What you will do: Output all of the data below exactly as given.

Dataset content:
════════════════════

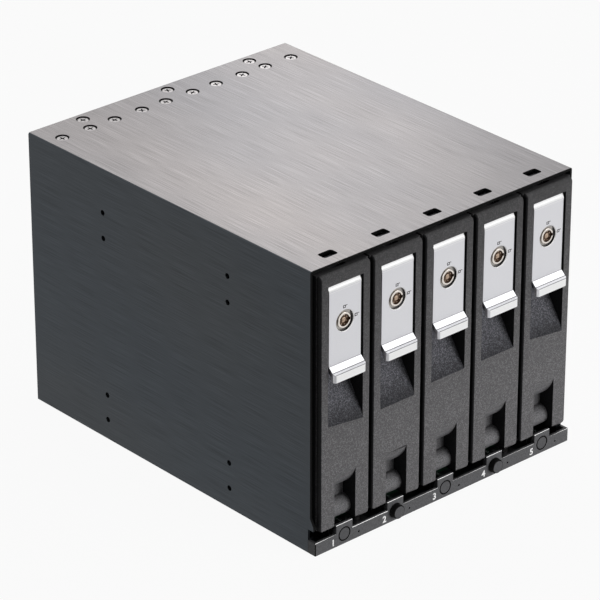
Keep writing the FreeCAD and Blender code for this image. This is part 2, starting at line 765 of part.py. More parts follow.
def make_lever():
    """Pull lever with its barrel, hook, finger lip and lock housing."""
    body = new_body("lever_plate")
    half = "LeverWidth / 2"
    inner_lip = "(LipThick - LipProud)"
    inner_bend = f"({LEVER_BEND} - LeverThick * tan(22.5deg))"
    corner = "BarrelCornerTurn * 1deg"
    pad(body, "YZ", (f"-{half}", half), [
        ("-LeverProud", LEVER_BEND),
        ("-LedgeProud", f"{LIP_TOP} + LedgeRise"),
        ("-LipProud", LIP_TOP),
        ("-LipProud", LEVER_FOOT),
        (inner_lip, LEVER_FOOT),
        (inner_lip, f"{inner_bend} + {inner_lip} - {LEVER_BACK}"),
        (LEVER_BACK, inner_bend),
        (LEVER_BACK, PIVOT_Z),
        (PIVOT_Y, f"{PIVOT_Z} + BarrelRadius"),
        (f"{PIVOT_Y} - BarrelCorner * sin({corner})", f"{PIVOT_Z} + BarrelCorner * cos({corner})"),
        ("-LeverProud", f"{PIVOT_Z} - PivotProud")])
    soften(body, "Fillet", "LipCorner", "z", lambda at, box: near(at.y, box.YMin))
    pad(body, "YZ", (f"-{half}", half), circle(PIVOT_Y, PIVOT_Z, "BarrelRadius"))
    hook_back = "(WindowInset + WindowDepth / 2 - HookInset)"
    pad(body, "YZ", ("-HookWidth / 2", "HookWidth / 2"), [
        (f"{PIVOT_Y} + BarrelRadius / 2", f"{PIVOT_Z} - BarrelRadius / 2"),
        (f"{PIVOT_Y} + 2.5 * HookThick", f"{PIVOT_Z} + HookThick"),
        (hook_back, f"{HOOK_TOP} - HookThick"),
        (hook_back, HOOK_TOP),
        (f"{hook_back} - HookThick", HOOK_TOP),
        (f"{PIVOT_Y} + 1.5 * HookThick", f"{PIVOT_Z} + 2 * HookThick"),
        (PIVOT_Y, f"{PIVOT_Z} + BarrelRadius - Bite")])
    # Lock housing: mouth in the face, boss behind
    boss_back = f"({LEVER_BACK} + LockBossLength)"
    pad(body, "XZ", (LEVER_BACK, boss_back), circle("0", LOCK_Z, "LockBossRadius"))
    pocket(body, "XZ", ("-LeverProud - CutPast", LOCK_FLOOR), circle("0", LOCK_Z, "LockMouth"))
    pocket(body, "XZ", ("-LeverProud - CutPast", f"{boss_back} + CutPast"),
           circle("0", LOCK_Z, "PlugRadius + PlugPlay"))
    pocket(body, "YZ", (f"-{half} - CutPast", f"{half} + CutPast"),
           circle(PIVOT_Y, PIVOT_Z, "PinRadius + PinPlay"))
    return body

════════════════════

Reply to the exercise:
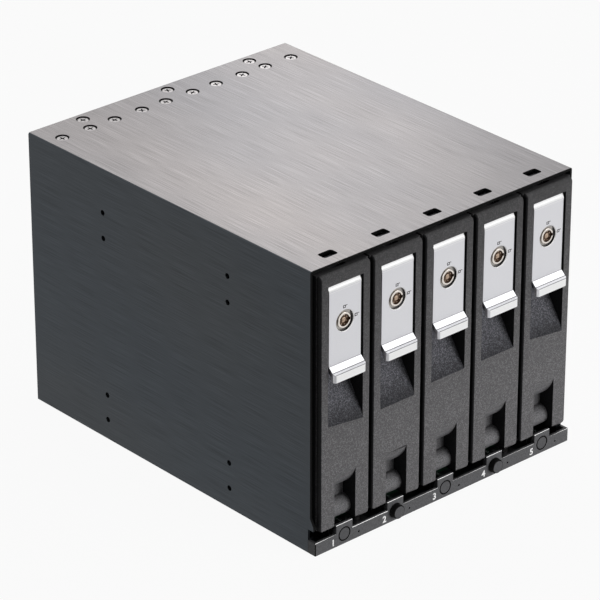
Keep writing the FreeCAD and Blender code for this image. This is part 2, starting at line 765 of part.py. More parts follow.
def make_lever():
    """Pull lever with its barrel, hook, finger lip and lock housing."""
    body = new_body("lever_plate")
    half = "LeverWidth / 2"
    inner_lip = "(LipThick - LipProud)"
    inner_bend = f"({LEVER_BEND} - LeverThick * tan(22.5deg))"
    corner = "BarrelCornerTurn * 1deg"
    pad(body, "YZ", (f"-{half}", half), [
        ("-LeverProud", LEVER_BEND),
        ("-LedgeProud", f"{LIP_TOP} + LedgeRise"),
        ("-LipProud", LIP_TOP),
        ("-LipProud", LEVER_FOOT),
        (inner_lip, LEVER_FOOT),
        (inner_lip, f"{inner_bend} + {inner_lip} - {LEVER_BACK}"),
        (LEVER_BACK, inner_bend),
        (LEVER_BACK, PIVOT_Z),
        (PIVOT_Y, f"{PIVOT_Z} + BarrelRadius"),
        (f"{PIVOT_Y} - BarrelCorner * sin({corner})", f"{PIVOT_Z} + BarrelCorner * cos({corner})"),
        ("-LeverProud", f"{PIVOT_Z} - PivotProud")])
    soften(body, "Fillet", "LipCorner", "z", lambda at, box: near(at.y, box.YMin))
    pad(body, "YZ", (f"-{half}", half), circle(PIVOT_Y, PIVOT_Z, "BarrelRadius"))
    hook_back = "(WindowInset + WindowDepth / 2 - HookInset)"
    pad(body, "YZ", ("-HookWidth / 2", "HookWidth / 2"), [
        (f"{PIVOT_Y} + BarrelRadius / 2", f"{PIVOT_Z} - BarrelRadius / 2"),
        (f"{PIVOT_Y} + 2.5 * HookThick", f"{PIVOT_Z} + HookThick"),
        (hook_back, f"{HOOK_TOP} - HookThick"),
        (hook_back, HOOK_TOP),
        (f"{hook_back} - HookThick", HOOK_TOP),
        (f"{PIVOT_Y} + 1.5 * HookThick", f"{PIVOT_Z} + 2 * HookThick"),
        (PIVOT_Y, f"{PIVOT_Z} + BarrelRadius - Bite")])
    # Lock housing: mouth in the face, boss behind
    boss_back = f"({LEVER_BACK} + LockBossLength)"
    pad(body, "XZ", (LEVER_BACK, boss_back), circle("0", LOCK_Z, "LockBossRadius"))
    pocket(body, "XZ", ("-LeverProud - CutPast", LOCK_FLOOR), circle("0", LOCK_Z, "LockMouth"))
    pocket(body, "XZ", ("-LeverProud - CutPast", f"{boss_back} + CutPast"),
           circle("0", LOCK_Z, "PlugRadius + PlugPlay"))
    pocket(body, "YZ", (f"-{half} - CutPast", f"{half} + CutPast"),
           circle(PIVOT_Y, PIVOT_Z, "PinRadius + PinPlay"))
    return body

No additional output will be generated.